## WHAT THE TASK REQUIRES:
Set down only the lines running from the one with "Continue the build123d" to the one with "PARALLEL = 0.3", both lines included, exactly as they stand, please.

Object modeling scripts

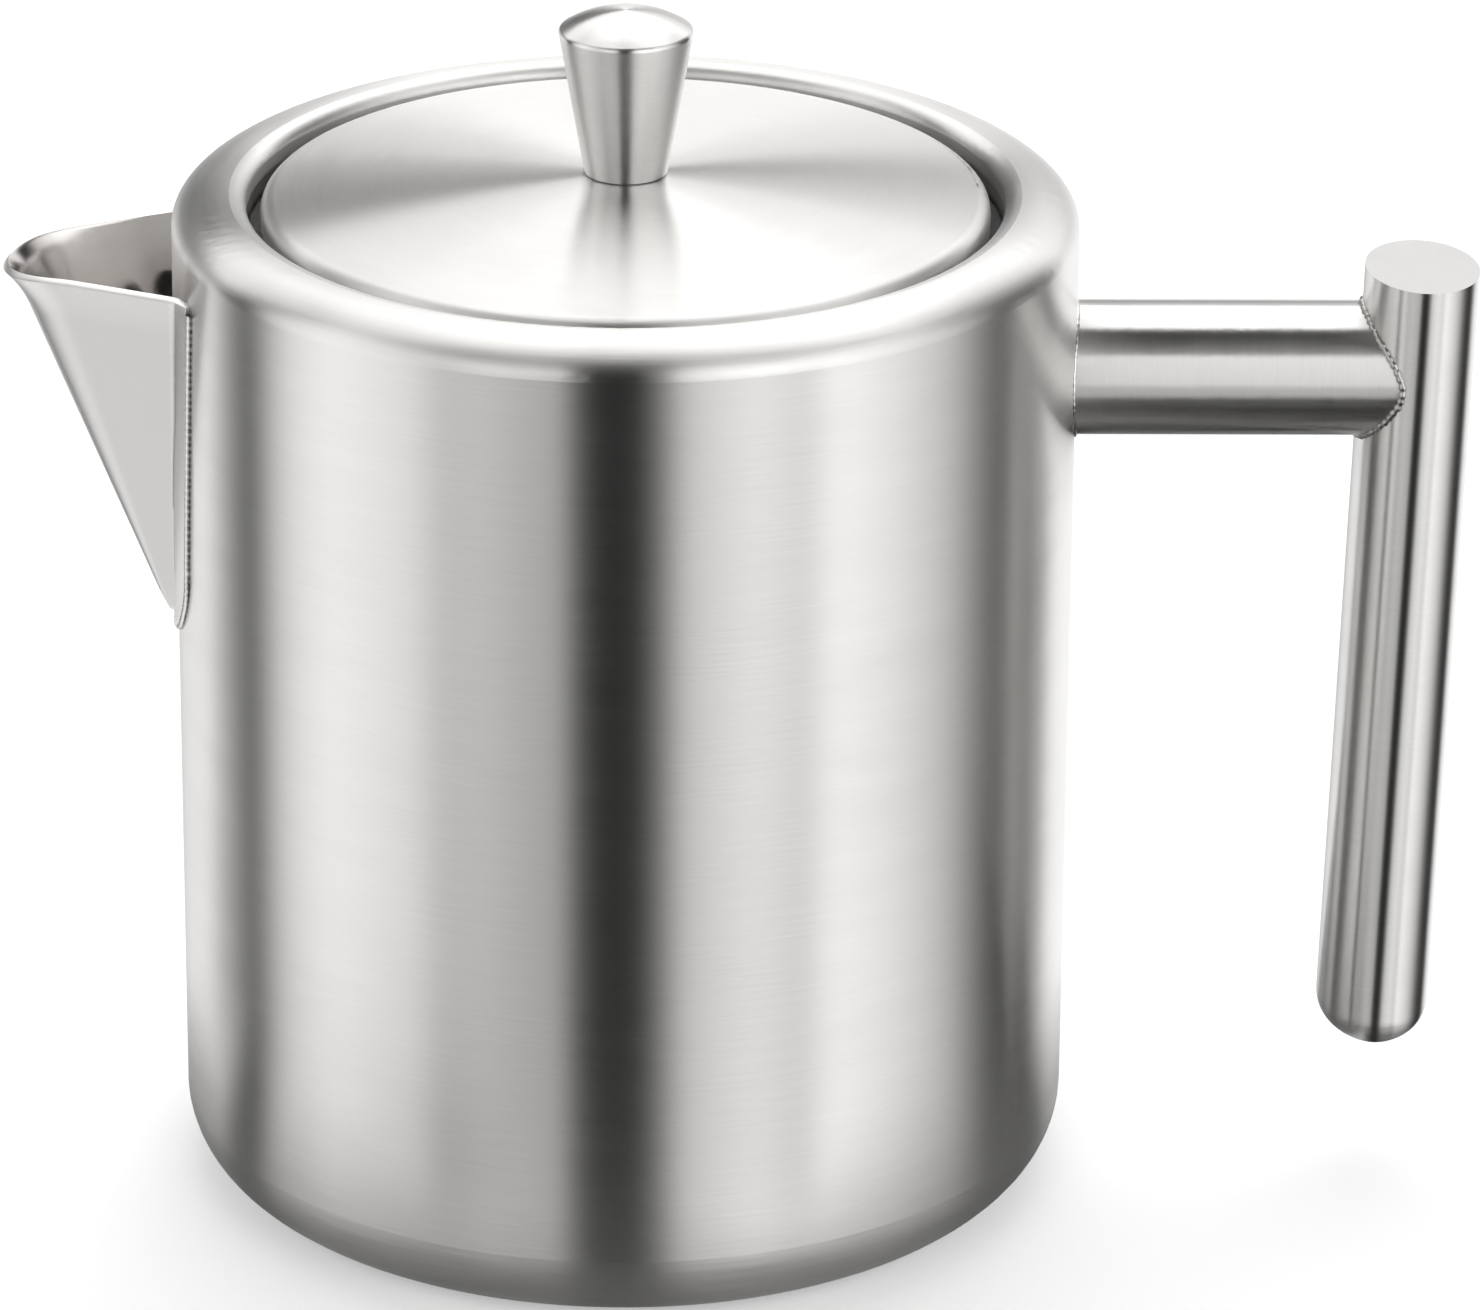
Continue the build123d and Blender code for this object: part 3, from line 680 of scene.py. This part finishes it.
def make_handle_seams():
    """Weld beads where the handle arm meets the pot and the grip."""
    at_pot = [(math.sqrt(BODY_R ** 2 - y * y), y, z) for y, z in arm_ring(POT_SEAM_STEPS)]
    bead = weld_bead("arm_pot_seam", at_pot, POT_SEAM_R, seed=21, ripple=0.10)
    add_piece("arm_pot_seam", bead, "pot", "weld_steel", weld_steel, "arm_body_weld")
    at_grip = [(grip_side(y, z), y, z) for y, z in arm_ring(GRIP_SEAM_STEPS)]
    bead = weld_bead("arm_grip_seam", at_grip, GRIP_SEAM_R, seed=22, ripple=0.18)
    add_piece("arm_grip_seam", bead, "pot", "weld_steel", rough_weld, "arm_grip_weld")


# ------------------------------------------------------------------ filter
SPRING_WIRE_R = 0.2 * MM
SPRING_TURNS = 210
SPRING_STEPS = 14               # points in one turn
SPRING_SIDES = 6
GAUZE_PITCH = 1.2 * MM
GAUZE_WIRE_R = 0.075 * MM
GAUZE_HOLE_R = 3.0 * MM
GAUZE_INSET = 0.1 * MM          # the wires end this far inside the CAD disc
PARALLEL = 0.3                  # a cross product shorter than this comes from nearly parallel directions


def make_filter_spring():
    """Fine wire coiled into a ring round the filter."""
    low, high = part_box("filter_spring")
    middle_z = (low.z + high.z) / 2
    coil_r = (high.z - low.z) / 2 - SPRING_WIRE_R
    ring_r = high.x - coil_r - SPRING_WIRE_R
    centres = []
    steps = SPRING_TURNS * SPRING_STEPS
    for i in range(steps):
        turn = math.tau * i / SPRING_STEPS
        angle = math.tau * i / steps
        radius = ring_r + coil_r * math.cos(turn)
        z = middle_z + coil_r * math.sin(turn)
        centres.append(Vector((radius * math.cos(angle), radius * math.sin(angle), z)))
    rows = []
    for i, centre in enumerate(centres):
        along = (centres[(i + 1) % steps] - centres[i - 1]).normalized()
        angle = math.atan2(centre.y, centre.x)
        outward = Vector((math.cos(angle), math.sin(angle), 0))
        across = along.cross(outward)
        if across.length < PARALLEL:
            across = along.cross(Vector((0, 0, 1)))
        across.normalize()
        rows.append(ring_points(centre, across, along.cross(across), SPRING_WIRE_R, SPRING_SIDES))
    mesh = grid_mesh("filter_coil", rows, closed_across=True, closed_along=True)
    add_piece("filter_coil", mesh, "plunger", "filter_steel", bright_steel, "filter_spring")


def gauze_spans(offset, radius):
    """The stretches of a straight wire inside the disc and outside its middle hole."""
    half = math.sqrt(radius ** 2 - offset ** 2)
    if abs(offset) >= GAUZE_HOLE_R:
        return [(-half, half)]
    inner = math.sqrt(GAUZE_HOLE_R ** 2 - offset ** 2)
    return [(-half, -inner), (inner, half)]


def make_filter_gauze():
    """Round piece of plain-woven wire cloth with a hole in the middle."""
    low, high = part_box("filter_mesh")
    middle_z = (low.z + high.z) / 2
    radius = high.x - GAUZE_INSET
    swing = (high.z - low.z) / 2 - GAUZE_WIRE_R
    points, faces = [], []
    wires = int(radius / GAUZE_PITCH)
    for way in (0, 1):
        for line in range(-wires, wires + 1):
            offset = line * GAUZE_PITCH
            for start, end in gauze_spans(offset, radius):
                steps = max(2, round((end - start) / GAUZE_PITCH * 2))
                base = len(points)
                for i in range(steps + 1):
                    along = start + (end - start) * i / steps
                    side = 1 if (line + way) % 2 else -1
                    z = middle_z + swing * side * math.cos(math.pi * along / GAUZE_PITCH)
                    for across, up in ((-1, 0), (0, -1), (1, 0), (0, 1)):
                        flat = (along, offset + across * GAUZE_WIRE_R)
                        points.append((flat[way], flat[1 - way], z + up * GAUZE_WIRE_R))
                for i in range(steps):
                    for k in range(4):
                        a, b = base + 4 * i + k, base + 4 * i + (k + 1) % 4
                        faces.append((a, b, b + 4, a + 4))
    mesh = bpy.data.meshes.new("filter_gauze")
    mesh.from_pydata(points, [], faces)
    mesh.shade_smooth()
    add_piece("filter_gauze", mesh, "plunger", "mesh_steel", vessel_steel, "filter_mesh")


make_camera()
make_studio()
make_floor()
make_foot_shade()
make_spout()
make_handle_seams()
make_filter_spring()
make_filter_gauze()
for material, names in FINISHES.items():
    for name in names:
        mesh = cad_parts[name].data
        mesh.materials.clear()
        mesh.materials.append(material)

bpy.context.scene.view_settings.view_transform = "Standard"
==
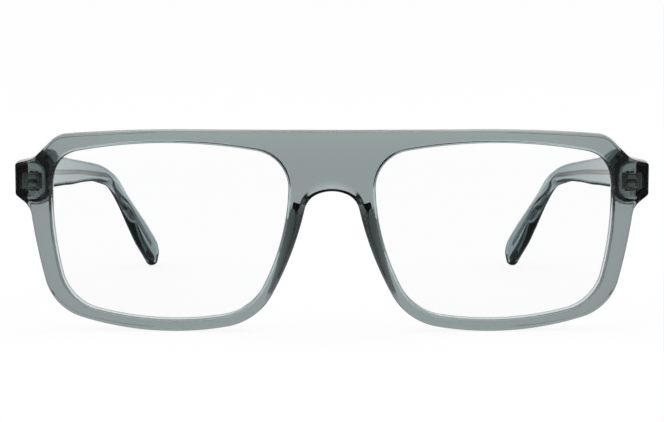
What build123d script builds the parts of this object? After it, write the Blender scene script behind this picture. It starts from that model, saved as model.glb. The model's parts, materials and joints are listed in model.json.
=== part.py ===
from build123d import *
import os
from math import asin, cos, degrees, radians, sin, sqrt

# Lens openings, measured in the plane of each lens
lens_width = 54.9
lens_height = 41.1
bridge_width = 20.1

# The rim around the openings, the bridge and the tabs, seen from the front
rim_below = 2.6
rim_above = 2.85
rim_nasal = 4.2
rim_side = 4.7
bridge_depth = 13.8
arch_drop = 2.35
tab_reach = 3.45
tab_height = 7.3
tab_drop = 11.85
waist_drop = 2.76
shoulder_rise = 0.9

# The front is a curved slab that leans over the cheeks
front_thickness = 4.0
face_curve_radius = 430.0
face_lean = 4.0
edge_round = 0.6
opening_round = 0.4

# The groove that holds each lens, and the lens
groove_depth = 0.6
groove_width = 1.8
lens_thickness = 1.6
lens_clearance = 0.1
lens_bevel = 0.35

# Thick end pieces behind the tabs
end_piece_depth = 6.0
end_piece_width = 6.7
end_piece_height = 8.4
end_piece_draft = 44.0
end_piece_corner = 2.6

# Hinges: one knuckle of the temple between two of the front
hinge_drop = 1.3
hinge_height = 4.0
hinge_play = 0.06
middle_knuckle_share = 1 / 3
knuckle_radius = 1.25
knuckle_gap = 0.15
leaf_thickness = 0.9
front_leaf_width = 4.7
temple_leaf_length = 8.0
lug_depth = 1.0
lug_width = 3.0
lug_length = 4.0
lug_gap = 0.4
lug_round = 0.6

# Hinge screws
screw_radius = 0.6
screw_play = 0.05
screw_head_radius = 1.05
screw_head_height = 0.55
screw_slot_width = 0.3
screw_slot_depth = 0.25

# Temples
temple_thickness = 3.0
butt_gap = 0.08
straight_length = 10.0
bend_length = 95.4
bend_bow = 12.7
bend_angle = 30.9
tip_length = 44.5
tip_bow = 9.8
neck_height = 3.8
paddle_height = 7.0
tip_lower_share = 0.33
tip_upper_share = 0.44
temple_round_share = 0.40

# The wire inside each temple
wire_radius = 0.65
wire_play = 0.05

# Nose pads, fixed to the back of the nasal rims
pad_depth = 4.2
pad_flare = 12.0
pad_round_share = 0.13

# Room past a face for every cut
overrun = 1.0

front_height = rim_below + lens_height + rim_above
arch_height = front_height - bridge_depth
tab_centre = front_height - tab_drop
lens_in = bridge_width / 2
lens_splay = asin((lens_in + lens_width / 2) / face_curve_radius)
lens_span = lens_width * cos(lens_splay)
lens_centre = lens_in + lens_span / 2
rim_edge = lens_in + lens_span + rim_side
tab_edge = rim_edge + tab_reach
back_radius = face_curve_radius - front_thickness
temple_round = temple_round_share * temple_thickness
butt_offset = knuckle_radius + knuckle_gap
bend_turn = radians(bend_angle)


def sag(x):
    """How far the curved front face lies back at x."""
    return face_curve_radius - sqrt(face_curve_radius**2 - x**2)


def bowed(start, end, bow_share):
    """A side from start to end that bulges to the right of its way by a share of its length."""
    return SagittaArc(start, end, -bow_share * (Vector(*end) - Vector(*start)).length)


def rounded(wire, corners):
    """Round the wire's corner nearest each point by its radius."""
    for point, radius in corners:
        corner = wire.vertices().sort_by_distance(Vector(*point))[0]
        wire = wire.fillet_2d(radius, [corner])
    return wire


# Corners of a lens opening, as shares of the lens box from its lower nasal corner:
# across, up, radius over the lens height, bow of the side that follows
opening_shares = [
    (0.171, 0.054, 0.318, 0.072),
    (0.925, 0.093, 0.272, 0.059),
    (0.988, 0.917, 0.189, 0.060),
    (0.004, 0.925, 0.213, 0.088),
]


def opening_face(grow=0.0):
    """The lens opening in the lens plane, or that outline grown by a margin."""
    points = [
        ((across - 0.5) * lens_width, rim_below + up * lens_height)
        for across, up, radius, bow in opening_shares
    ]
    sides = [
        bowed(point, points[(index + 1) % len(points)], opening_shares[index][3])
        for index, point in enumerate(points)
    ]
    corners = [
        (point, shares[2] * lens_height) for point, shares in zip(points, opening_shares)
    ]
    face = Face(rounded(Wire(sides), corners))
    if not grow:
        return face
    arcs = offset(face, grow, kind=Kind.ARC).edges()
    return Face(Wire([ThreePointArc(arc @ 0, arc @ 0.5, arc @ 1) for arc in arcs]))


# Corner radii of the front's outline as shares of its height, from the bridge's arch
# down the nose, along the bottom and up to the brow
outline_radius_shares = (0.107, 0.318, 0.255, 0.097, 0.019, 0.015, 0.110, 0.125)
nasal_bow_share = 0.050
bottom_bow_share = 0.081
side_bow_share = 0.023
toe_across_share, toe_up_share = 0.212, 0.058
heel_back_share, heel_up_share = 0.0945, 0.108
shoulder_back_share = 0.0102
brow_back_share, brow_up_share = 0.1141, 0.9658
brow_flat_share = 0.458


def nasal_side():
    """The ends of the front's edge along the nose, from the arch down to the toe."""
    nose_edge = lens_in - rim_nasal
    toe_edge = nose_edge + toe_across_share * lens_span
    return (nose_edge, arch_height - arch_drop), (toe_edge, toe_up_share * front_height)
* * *
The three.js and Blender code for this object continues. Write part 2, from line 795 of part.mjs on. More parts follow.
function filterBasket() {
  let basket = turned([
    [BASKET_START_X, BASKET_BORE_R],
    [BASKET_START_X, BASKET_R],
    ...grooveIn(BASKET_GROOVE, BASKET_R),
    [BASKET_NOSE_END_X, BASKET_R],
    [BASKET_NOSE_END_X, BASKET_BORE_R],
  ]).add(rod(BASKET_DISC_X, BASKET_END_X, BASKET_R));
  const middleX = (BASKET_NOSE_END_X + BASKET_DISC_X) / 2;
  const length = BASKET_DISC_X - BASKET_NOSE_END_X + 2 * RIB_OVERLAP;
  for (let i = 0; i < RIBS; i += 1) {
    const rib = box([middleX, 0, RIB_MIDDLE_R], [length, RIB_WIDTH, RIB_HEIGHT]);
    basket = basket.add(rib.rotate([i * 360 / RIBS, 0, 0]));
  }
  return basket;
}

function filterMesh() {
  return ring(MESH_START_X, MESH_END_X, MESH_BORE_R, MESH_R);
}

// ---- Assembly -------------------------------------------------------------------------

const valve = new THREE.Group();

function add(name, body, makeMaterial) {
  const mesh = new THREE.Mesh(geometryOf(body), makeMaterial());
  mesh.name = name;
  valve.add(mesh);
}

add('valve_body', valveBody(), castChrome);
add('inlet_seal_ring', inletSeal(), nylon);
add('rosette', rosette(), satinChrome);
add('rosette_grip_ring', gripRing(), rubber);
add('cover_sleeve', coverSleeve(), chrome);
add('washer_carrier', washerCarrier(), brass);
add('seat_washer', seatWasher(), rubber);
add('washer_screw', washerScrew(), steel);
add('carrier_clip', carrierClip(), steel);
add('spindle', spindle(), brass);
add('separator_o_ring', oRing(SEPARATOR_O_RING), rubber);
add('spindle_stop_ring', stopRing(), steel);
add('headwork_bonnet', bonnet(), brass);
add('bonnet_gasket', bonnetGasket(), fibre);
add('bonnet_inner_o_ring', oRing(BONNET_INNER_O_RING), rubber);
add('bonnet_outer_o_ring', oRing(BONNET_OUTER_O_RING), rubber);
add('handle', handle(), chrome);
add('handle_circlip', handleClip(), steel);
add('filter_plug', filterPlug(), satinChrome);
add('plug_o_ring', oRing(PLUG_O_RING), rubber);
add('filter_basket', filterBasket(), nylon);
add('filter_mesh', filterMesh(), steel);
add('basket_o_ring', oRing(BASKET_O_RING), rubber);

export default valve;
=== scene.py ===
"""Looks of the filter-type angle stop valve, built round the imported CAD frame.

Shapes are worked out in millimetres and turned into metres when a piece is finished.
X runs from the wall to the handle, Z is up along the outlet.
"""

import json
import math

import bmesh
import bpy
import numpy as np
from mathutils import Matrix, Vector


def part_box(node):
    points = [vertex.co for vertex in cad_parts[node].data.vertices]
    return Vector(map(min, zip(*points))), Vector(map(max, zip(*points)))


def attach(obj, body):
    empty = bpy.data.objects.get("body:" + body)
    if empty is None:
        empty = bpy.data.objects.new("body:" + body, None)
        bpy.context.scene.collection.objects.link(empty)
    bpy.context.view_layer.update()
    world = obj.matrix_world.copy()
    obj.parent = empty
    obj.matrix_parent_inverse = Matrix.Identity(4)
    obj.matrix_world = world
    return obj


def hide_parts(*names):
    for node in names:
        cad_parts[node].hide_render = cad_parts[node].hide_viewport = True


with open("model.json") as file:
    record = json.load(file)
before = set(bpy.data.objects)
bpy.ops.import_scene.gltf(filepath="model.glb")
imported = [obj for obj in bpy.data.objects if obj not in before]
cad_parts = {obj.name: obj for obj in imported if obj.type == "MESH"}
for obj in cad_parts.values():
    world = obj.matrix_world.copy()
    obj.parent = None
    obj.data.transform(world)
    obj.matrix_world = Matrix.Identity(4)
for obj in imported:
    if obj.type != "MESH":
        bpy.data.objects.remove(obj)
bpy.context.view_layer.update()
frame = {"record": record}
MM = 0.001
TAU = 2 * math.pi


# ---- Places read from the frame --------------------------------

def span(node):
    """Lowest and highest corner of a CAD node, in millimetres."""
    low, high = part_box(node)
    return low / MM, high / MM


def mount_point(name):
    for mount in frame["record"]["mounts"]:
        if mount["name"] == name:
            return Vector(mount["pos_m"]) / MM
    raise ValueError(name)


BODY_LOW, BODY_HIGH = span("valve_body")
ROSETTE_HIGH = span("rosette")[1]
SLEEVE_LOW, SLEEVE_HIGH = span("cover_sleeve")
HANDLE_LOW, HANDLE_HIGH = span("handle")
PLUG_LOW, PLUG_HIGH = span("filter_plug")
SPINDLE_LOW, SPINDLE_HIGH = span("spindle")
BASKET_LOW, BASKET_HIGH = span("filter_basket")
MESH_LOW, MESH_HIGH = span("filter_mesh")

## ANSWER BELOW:
Continue the build123d and Blender code for this object: part 3, from line 680 of scene.py. This part finishes it.
def make_handle_seams():
    """Weld beads where the handle arm meets the pot and the grip."""
    at_pot = [(math.sqrt(BODY_R ** 2 - y * y), y, z) for y, z in arm_ring(POT_SEAM_STEPS)]
    bead = weld_bead("arm_pot_seam", at_pot, POT_SEAM_R, seed=21, ripple=0.10)
    add_piece("arm_pot_seam", bead, "pot", "weld_steel", weld_steel, "arm_body_weld")
    at_grip = [(grip_side(y, z), y, z) for y, z in arm_ring(GRIP_SEAM_STEPS)]
    bead = weld_bead("arm_grip_seam", at_grip, GRIP_SEAM_R, seed=22, ripple=0.18)
    add_piece("arm_grip_seam", bead, "pot", "weld_steel", rough_weld, "arm_grip_weld")


# ------------------------------------------------------------------ filter
SPRING_WIRE_R = 0.2 * MM
SPRING_TURNS = 210
SPRING_STEPS = 14               # points in one turn
SPRING_SIDES = 6
GAUZE_PITCH = 1.2 * MM
GAUZE_WIRE_R = 0.075 * MM
GAUZE_HOLE_R = 3.0 * MM
GAUZE_INSET = 0.1 * MM          # the wires end this far inside the CAD disc
PARALLEL = 0.3                  # a cross product shorter than this comes from nearly parallel directions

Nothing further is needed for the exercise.